On the other hand, many families struggle to find adequate child care due to their lack of proximity to child care centers or providers’ lack of capacity. Local governments can take steps to address lack of access to child care by supporting family child care providers, who offer care in residential settings. Home-based providers are often the only care option in rural and low-income communities, and they are also more likely to be open during non-traditional hours. The most effective way cities and counties can support family child care providers is by investing in shared services alliances. A shared services alliance is a “partnership between child care providers working together to share costs and deliver services in a streamlined and efficient way.” Examples of shared services alliances include Seattle's Sound Child Care Solutions and Fairfax’s Mixed Delivery child care program. These partnerships can help reduce costs and improve operations, reducing the strain experienced by home-based providers. Other solutions can be found in the Administration for Children and Families and USDA’s joint resource guide to strengthen and expand child care facilities in rural communities.

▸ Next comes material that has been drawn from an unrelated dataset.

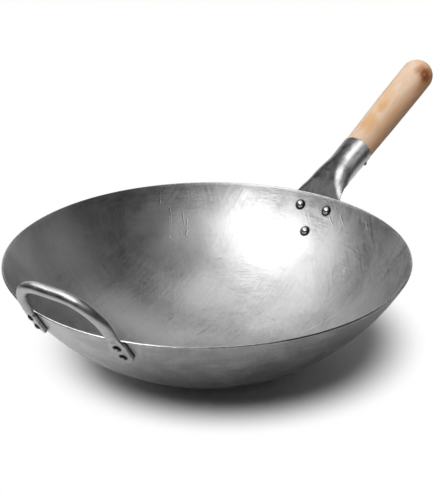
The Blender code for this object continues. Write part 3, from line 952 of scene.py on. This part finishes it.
# %% [markdown]
# ## Steel of the socket, the loop and the rivets
# These pieces are small, so their brushing runs straight along them. One function makes
# them all, with the grey, the gloss and the brushing's direction as its values. Round
# the rivets' seats it darkens the steel as painted shade.

# %% Finish of the smaller steel pieces
ROUGHNESS_SPREAD = (-0.05, 0.07)


def small_steel(name, level, roughness, fineness, wear, painted_shades):
    """Brushed steel, with a fineness of its lines along X, Y and Z.

    A painted shade gives seats, and how far from them the steel is unshaded and where dark.
    """
    mat = Finish(name)
    lines = mat.noise(mat.spot, fineness, 3.0, 0.6)
    clouds = mat.noise(mat.spot, 90.0, 4.0, 0.6, 0.8)
    tone = mat.remap(mat.times(lines, 0.35, clouds), 0.45, 0.90)
    colour = mat.blend(tone, grey(level * (1 - wear)), grey(level * (1 + wear)))
    for centres, unshaded_at, shaded_at in painted_shades:
        mask = painted_rivet_shade_mask(mat, centres, *sorted((unshaded_at, shaded_at)))
        tones = (colour, PAINTED_CREASE_SHADE) if unshaded_at < shaded_at else (PAINTED_CREASE_SHADE, colour)
        colour = mat.blend(mask, *tones)
    gloss = mat.remap(clouds, 0.3, 0.7, *(roughness + v for v in ROUGHNESS_SPREAD))
    mat.surface(Base_Color=colour, Metallic=1.0, Roughness=gloss,
                Normal=mat.bump(lines, 0.07, 0.0003))
    return mat


# painted shade: dark rings on the feet round the formed heads, and on the edges of the rivets'
# heads
FOOT_PAINTED_SHADE = (HELPER_TAIL_SEATS, HELPER_TAIL[0] + 0.0012, HELPER_TAIL[0] + 0.0002)
HEAD_PAINTED_SHADE = (HEAD_SEATS, 0.0034, 0.0043)
HELPER_PAINTED_SHADE = (HELPER_TAIL_SEATS + HELPER_HEAD_SEATS, 0.0015, 0.0024)
# pieces, name, grey, roughness, fineness, wear and painted crease shade of each steel
SMALL_STEELS = (
    ([socket], "brushed_socket_steel", 0.47, 0.40, (60, 500, 60), 0.28, ()),
    ([loop], "forged_loop_steel", 0.40, 0.36, (300, 80, 300), 0.12, (FOOT_PAINTED_SHADE,)),
    (handle_rivets, "rivet_steel", 0.55, 0.24, (400, 400, 400), 0.12, (HEAD_PAINTED_SHADE,)),
    (helper_rivets, "helper_rivet_steel", 0.42, 0.30, (400, 400, 400), 0.12, (HELPER_PAINTED_SHADE,)),
    ([nail], "dark_nail_steel", 0.07, 0.45, (400, 400, 400), 0.30, ()))
for pieces, *values in SMALL_STEELS:
    steel = small_steel(*values)
    for piece in pieces:
        steel.wear(piece)
    print(f"{values[0]}: {steel.count} nodes, on {len(pieces)} pieces")

# %% [markdown]
# ## The wood
# The grip is a pale, close-grained wood. Its grain runs along the axis, so the noise is
# squeezed across and stretched along Z. A few warm tan patches lie on the upper side,
# and a brown knot sits near the end, with a streak that trails along the grain. The
# side that lies in shade is painted a warmer brown, as painted shade.

# %% Finish of the grip
WOOD_PALE = (0.555, 0.43, 0.32, 1.0)
WOOD_ROSE = (0.535, 0.375, 0.27, 1.0)
WOOD_TAN = (0.50, 0.28, 0.12, 1.0)
WOOD_GRAIN = (0.43, 0.26, 0.15, 1.0)
WOOD_PAINTED_SHADE = (0.66, 0.37, 0.205, 1.0)
KNOT_BROWN = (0.15, 0.036, 0.010, 1.0)
KNOT_CORE = (0.42, 0.155, 0.045, 1.0)
PAINTED_SHADE_SIDE = Vector((-0.40, 0.92, 0.0))  # the shaded side, painted browner as painted shade
KNOT_PLACE = Vector((0.0090, 0.0140, 0.1190))
KNOT_TRAIL = KNOT_PLACE + Vector((-0.0040, 0.0020, -0.0100))
# centre and size of each patch in the grip's own frame, how strong it shows, its
# colour, and 1 for a ragged edge
PATCHES = (
    ((0.0158, 0.0040, 0.0200), (0.0060, 0.0050, 0.0090), 0.55, WOOD_TAN, 1),
    ((0.0161, 0.0010, 0.0290), (0.0060, 0.0048, 0.0110), 0.75, WOOD_TAN, 1),
    ((0.0160, 0.0030, 0.0530), (0.0060, 0.0032, 0.0080), 0.90, WOOD_TAN, 1),
    ((0.0160, 0.0000, 0.0620), (0.0060, 0.0050, 0.0150), 0.50, WOOD_TAN, 1),
    ((0.0080, 0.0140, 0.0500), (0.0050, 0.0045, 0.0200), 0.35, WOOD_TAN, 1),
    ((0.0120, -0.0090, 0.0800), (0.0050, 0.0040, 0.0120), 0.25, WOOD_TAN, 1),
    ((0.0150, 0.0050, 0.1290), (0.0050, 0.0040, 0.0040), 0.30, WOOD_TAN, 1),
    (KNOT_TRAIL, (0.0035, 0.0030, 0.0110), 0.45, KNOT_CORE, 1),
    (KNOT_PLACE, (0.0085, 0.0075, 0.0095), 0.65, KNOT_CORE, 1),
    (KNOT_PLACE, (0.0056, 0.0052, 0.0062), 0.85, KNOT_BROWN, 1),
    (KNOT_PLACE, (0.0014, 0.0014, 0.0016), 0.70, KNOT_CORE, 0))


def patch_mask(mat, centre, size, blur):
    """1 at a soft oval patch of the given size in X, Y and Z, 0 away from it."""
    offset = mat.vectors("SUBTRACT", mat.spot, centre)
    away = mat.vectors("LENGTH", mat.vectors("DIVIDE", offset, size))
    return mat.remap(mat.maths("ADD", away, blur), 0.4, 2.0, 1.0, 0.0)


def wood_finish():
    mat = Finish("pale_turned_wood", mouth_frame())
    grain = mat.noise(mat.spot, (620, 620, 26), 4.0, 0.6, 0.4)
    bands = mat.noise(mat.spot, (110, 110, 30), 4.0, 0.6, 1.6)
    blur = mat.swing(mat.noise(mat.spot, (150, 150, 60), 3.0), 2.4)
    colour = mat.blend(mat.remap(bands, 0.38, 0.62), WOOD_PALE, WOOD_ROSE)
    across = mat.vectors("MULTIPLY", mat.spot, (1, 1, 0))
    # painted shade: the wood turns browner towards the side that lies in shade
    shade = mat.vectors("DOT_PRODUCT", mat.vectors("NORMALIZE", across), PAINTED_SHADE_SIDE)
    colour = mat.blend(mat.remap(shade, -0.1, 1.0, 0.0, 0.75), colour, WOOD_PAINTED_SHADE)
    colour = mat.tint(colour, mat.remap(grain, 0.50, 0.72), 0.25, WOOD_GRAIN)
    for centre, size, strength, patch_tone, ragged in PATCHES:
        mask = patch_mask(mat, centre, size, blur if ragged else 0.0)
        colour = mat.tint(colour, mask, strength, patch_tone)
    mat.surface(Base_Color=colour, Roughness=mat.remap(grain, 0.3, 0.7, 0.55, 0.68),
                Specular_IOR_Level=0.22, Normal=mat.bump(grain, 0.25, 0.0003))
    return mat


grip_wood = wood_finish()
grip_wood.wear(grip)
print("nodes in the wood's finish:", grip_wood.count)

# %% [markdown]
# ## The white ground
# The photograph shows a white ground with one soft shadow. The floor is a plain white
# sheet: near the wok it is lit and shaded like any paper, and further out the camera
# sees an even white, so no lamp has to be too strong. In the steel's mirror the sheet
# turns white too, and then it ends about half a metre out, as a real sheet does.

# %% The floor and its material
FLOOR_SIZE = 12.0
FLOOR_DROP = 0.0002
SHADOW_MIDDLE = Vector((0.049, 0.014, 0.0))
SEEN_WHITE = (0.126, 0.186)  # how far from there the camera sees the ground white
MIRROR_MIDDLE = Vector((0.035, -0.112, 0.0))
MIRRORED_WHITE = (0.165, 0.36)  # and from there in the steel's mirror
SHEET_EDGE = (0.45, 0.65)  # where the sheet ends
SHEET_WHITE, BEYOND_SHEET = grey(0.93), grey(0.04)
bpy.ops.mesh.primitive_circle_add(
    vertices=96, radius=FLOOR_SIZE / 2, fill_type="NGON", location=(0.0, 0.0, -FLOOR_DROP))
floor = bpy.context.object
floor.name = "white_floor"
ground = Finish("white_ground")
sheet = ground.remap(ground.vectors("LENGTH", ground.spot), *SHEET_EDGE, 1.0, 0.0)
ground.surface(Base_Color=ground.blend(sheet, BEYOND_SHEET, SHEET_WHITE),
               Roughness=0.9, Specular_IOR_Level=0.1)
rays = ground.add("LightPath").outputs
mirrored = ground.maths("MAXIMUM", rays["Is Glossy Ray"], rays["Is Transmission Ray"])
seen = ground.remap(ground.away(SHADOW_MIDDLE), *SEEN_WHITE)
glint = ground.remap(ground.away(MIRROR_MIDDLE), *MIRRORED_WHITE)
share = ground.times(ground.times(mirrored, sheet), glint,
                     ground.times(rays["Is Camera Ray"], seen))
glow = ground.add("Emission", {"Color": grey(1.0), "Strength": 1.0})
both = ground.add("MixShader", {0: share, 1: ground.shader.outputs[0], 2: glow.outputs[0]})
ground.feed(ground.tree.nodes["Material Output"].inputs["Surface"], both.outputs[0])
ground.wear(floor)
floor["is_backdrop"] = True
print("the white ground is", FLOOR_SIZE, "m across")

# %% [markdown]
# ## Light
# The highlight inside the bowl shows where the main light stands: high up on the left,
# and wide, because its edge is soft. Weaker soft lights stand further left, above, in
# front, on the right and behind the wok, and fill what the main light leaves dark.

# %% Lamps for the bowl
VIEW_AZIMUTH = radians(-142.76)  # from the wok to the camera
LIGHT_TARGET = Vector((0.0, 0.0, 0.06))
# name, azimuth, elevation, distance, size and power of each softbox
SOFTBOXES = (
    ("main_softbox", -60, 60, 1.5, (1.30, 0.75), 13.9),
    ("left_softbox", -128, 46, 1.5, (1.40, 0.60), 5.2),
    ("top_softbox", -160, 76, 1.5, (0.90, 0.70), 3.2),
    ("front_softbox", 10, 66, 1.5, (0.90, 0.50), 1.3),
    ("right_softbox", 118, 30, 1.5, (0.60, 0.40), 0.4),
    ("back_softbox", 165, 42, 1.5, (1.10, 0.50), 1.9))


def toward(azimuth, elevation):
    """Direction from the wok: azimuth 0 is at the camera, + is right in the picture."""
    turn = VIEW_AZIMUTH + radians(azimuth)
    rise = radians(elevation)
    return Vector((cos(rise) * cos(turn), cos(rise) * sin(turn), sin(rise)))


def soft_light(name, azimuth, elevation, distance, size, power):
    """A rectangular soft light that faces the wok, at a distance in metres."""
    data = set_all(bpy.data.lights.new(name, "AREA"), shape="RECTANGLE", size=size[0],
                   size_y=size[1], energy=power)
    lamp = bpy.data.objects.new(name, data)
    direction = toward(azimuth, elevation)
    lamp.location = LIGHT_TARGET + direction * distance
    lamp.rotation_euler = direction.to_track_quat("Z", "Y").to_euler()
    lamp.visible_camera = False
    scene.collection.objects.link(lamp)
    print(f"{name}: {power} W")
    return lamp


softboxes = [soft_light(*values) for values in SOFTBOXES]

# %% [markdown]
# The socket is a grey face beside a bright fold, so in the studio it had a light of its
# own: a narrow strip from high on the left to half way down on the right. A wider strip
# lights the grip, and two small lights fill the socket's sides. Dark cards keep these off
# the bowl, the softboxes off the socket, and the one behind the wok off the loop. Here
# light linking stands for the cards: a lamp has a list of pieces to light or leave out.

# %% Light for the handle
HANDLE_LIGHT_AIM = Vector((0.27, 0.0, 0.14))
STRIP_ENDS = ((-48, 66), (90, 50))  # azimuth and elevation, left and right
STRIP_DISTANCE = 0.60
# name, width and power of each strip, and what it lights
STRIPS = (("socket_strip", 0.22, 2.2, (socket, nail)),
          ("grip_strip", 0.30, 2.8, (grip,)))
SOCKET_FILLS = (
    ("socket_left_fill", -84, 40, 1.2, (0.60, 0.50), 0.50),
    ("socket_right_fill", 85, 25, 1.2, (0.50, 0.45), 0.80))


def link_light(lamp, pieces, state):
    """Let a lamp light only some pieces (INCLUDE) or all but them (EXCLUDE)."""
    group = bpy.data.collections.new(lamp.name + "_pieces")
    for piece in pieces:
        group.objects.link(piece)
    lamp.light_linking.receiver_collection = group
    for entry in group.collection_objects:
        entry.light_linking.link_state = state


def make_strip_light(name, width, power):
    left, right = (toward(*end) for end in STRIP_ENDS)
    middle = (left + right).normalized()
    along = (right - left).normalized()
    length = (right - left).length * STRIP_DISTANCE
    lamp = soft_light(name, 0, 60, 1.0, (length, width), power)
    turn = Matrix((along, middle.cross(along), middle)).transposed().to_4x4()
    lamp.matrix_world = Matrix.Translation(HANDLE_LIGHT_AIM + middle * STRIP_DISTANCE) @ turn
    return lamp


for *values, pieces in STRIPS:
    link_light(make_strip_light(*values), pieces, "INCLUDE")
for values in SOCKET_FILLS:
    link_light(soft_light(*values), (socket,), "INCLUDE")
for lamp in softboxes:
    spared = (socket, loop) if lamp.name == "back_softbox" else (socket,)
    link_light(lamp, spared, "EXCLUDE")
print("lamps in all:", len(SOFTBOXES) + len(STRIPS) + len(SOCKET_FILLS))

# %% [markdown]
# ## The room
# The room is dim, so that the steel has something dark to mirror. The backdrop behind
# the wok is a white band in the surroundings that fades out upward and to both sides.
# Only the camera and the mirrored rays see it.

# %% Make the room
ROOM_LEVEL = 0.055
BACKDROP_TOP = (0.15, 0.50)  # sine of the elevation where the white band fades out
BACKDROP_SIDES = (0.45, 0.95)  # and cosine of the angle from its middle
world = bpy.data.worlds.new("studio")
scene.world = world
world.use_nodes = True
room = NodeMaker(world.node_tree)
direction = room.add("TexCoord").outputs["Generated"]
behind = room.vectors("DOT_PRODUCT", direction, toward(180, 0))
band = room.times(room.remap(room.split(direction)[2], *BACKDROP_TOP, 1.0, 0.0),
                  room.remap(behind, *BACKDROP_SIDES))
rays = room.add("LightPath").outputs
seen = room.maths("MAXIMUM", rays["Is Camera Ray"], room.times(rays["Is Glossy Ray"], band))
room.feed(world.node_tree.nodes["Background"].inputs["Color"],
          room.blend(seen, grey(ROOM_LEVEL), grey(1.0)))
print("room level:", ROOM_LEVEL)

# %% [markdown]
# ## Camera
# The camera stands where the photographer stood, worked out from the rim's ellipse: a
# little above the wok, some 1.2 m away, with a long lens, so the rim isn't stretched.

# %% Set up the camera
CAMERA_PLACE = Vector((-0.858084, -0.663693, 0.574376))
CAMERA_AIM = Vector((0.731296, 0.555806, -0.395330))
CAMERA_ROLL = -0.0086
CAMERA_LENS = 98.586
camera_data = set_all(bpy.data.cameras.new("photo_camera"), sensor_width=36.0,
                      lens=CAMERA_LENS, clip_end=50.0)
camera = bpy.data.objects.new("photo_camera", camera_data)
camera_turn = CAMERA_AIM.to_track_quat("-Z", "Y").to_matrix().to_4x4()
camera.matrix_world = (Matrix.Translation(CAMERA_PLACE) @ camera_turn
                       @ Matrix.Rotation(CAMERA_ROLL, 4, "Z"))
scene.collection.objects.link(camera)
bpy.context.scene.camera = camera
bpy.context.scene.view_settings.view_transform = "Standard"
print("camera at", rounded(camera.location))

# %% The box of the pieces
bpy.context.view_layer.update()
new_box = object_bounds()
print("box of the pieces in metres:", *map(rounded, new_box))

While the aforementioned reforms improve affordability and availability, they fail to ensure better compensation for early care and education (ECE) workers. Thus, further reforms should be established alongside universal and subsidized child care programs to improve wages and benefits for child care workers. Local governments can address this by enacting compensation parity policies between early care and education workers and K-3 teachers. This has been done in New York City, where ECE workers receive compensation equivalent to their similarly-educated K-3 counterparts, and in San Antonio, where ECE workers receive higher salaries than K-3 teachers. Cities and counties like Minneapolis, Los Angeles, and Berkeley have also enacted living wage ordinances to raise wages throughout the workforce. On top of raising their minimum wage, San Francisco developed the WAGES+ or C-WAGES program to increase wages for child care workers by establishing targeted wage subsidies. Further, ECE workers can be supported through policies unrelated to earnings. Local governments should act to protect ECE workers’ right to collective bargaining and to increase their qualifications. Apprenticeships and scholarships, like the Early Educator Center-Based Apprenticeship in Los Angeles and Family Child Care Provider On-the-Job Training Programs in San Fernando Valley and Alameda County, can pave the way to more lucrative jobs within the ECE workforce. Ultimately, through increased support for child care workers, local governments can reduce turnover and retain high-quality educators.
Taking it to the Next Level
While pre-K is not a one-size-fits-all solution to child care, universal pre-K programs that are accessible, high-quality, and free at the point of service are daycare alternatives that significantly improve educational, economic and health outcomes, and decrease achievement gaps. These programs enjoy widespread public support, and have community-wide benefits. The National Institute for Early Education Research has published a guide on funding strategies that cities can use to support their pre-K programs. This resource examines strategies that cities across the country have used to fund pre-K, including parcel taxes, private donations, and sales taxes (see ProGov21’s Education roadmap for more).